You’ve heard of Tiger Mom. Now meet Toorak Mum.
Real Housewives of Melbourne star Andrea Moss is writing a book offering advice on raising kids and managing nannies.
“I’ve had a lot of women reaching out for me to give them advice,” Ms Moss told the Herald Sun.
Ms Moss, who jokes on the show about living on “Planet Toorak”, wants women not to feel guilty about outsourcing the “daily grind” and hiring nannies.
“I take my job seriously; if I don’t turn up to work my staff won’t have a job,” she said.
Ms Moss, who has children aged ten, eight and five with her plastic surgeon husband Chris, advocates setting strict rules for nannies which are all detailed in extensive checklists.
For instance, nannies must seek permission to take the children to the park and must only use the back element on the stove for safety reasons.
Nannies must use the basic “nanny phone” rather than their own iPhones, and must keep a communication journal.

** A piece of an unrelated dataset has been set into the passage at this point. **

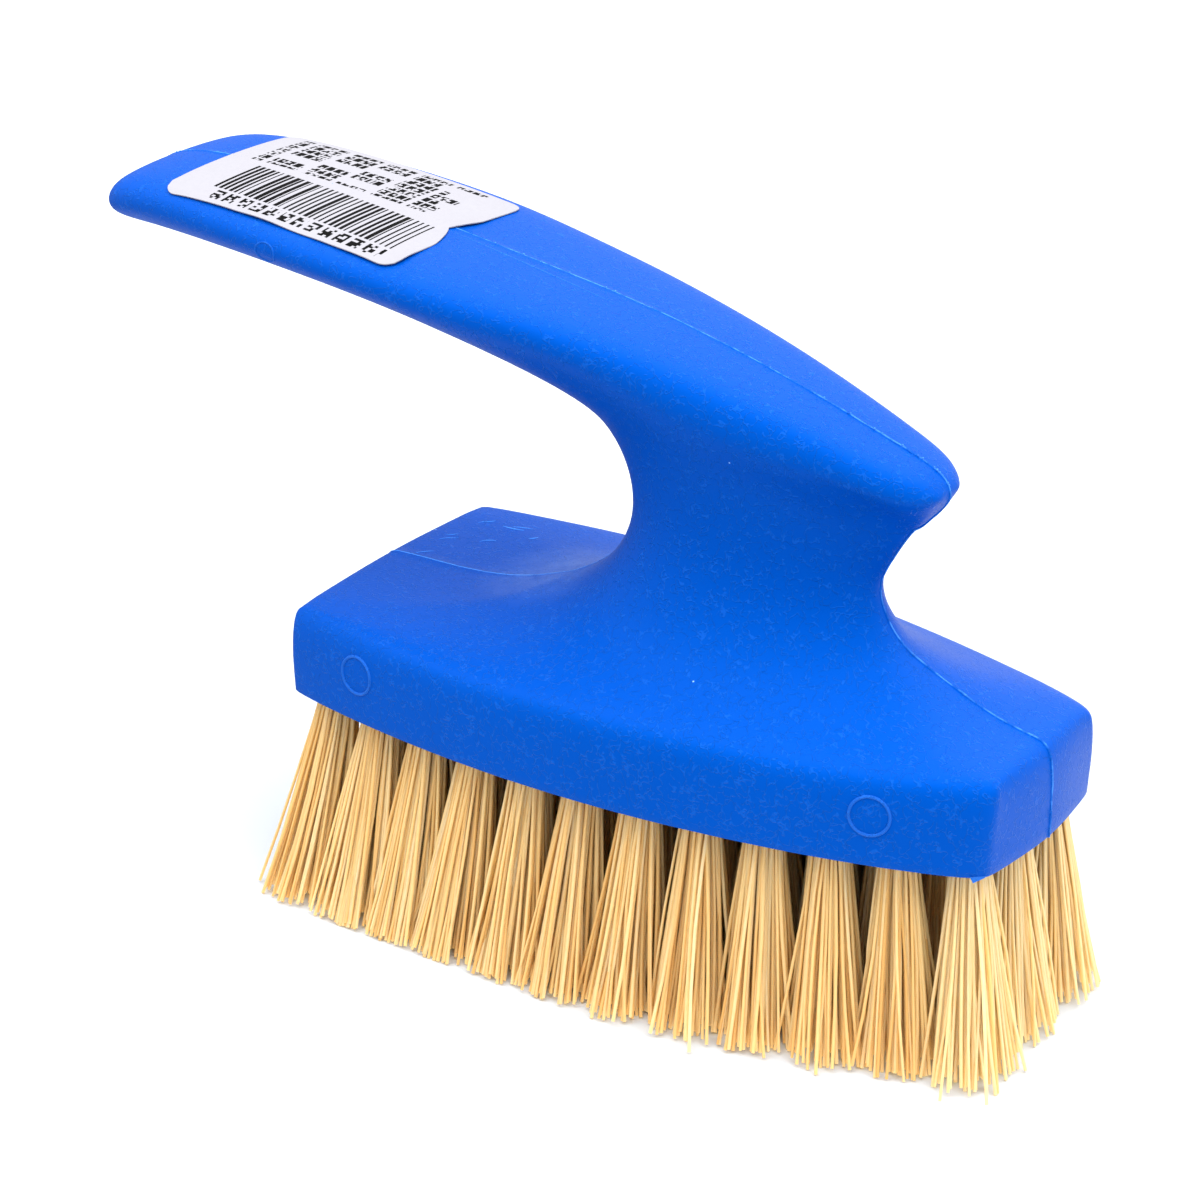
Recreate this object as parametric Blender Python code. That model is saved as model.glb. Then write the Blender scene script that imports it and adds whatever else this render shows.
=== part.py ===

“I am very controlling and you have to be. You have to treat them like an employee. I do want my children to love them — just no kissing on the lips,” she said.
Ms Moss, who runs the Liberty Belle skin clinic, said she hires four or five “happy, positive, intelligent uni students” who come from 3.30pm to 7.30pm four nights a week.
Her parents pick the children up from school.
Ms Moss suggests some parents could pay grandparents as around $10 an hour because it may make them “less likely to be resentful if you are an hour late home”. But her own parents don’t want to be paid.
The book’s working title is A Working Mother’s Revenge, which is a lighthearted way of getting back at those who attack women who work full-time.
“I was told that Andrea Moss doesn’t love her children because I missed a mother’s day breakfast,” she said.
But Ms Moss said she was a “very, very hands on mum”.
“I am the funniest mum. I’ll sit down with them and read a book or have dinner with them while the nanny is in the kitchen tidying up.
“And I don’t have to unstack the dishwasher because the nanny knows how to do her job. If the nanny starts slamming the dishwasher you know it’s time for her to move on,” she said.
Ms Moss admits that “what works for me might not work for everyone” but she hopes her book will “inspire, empower, inform and entertain women”.
Ms Moss will self-publish the book later this year and a substantial amount of the proceeds will go to charity.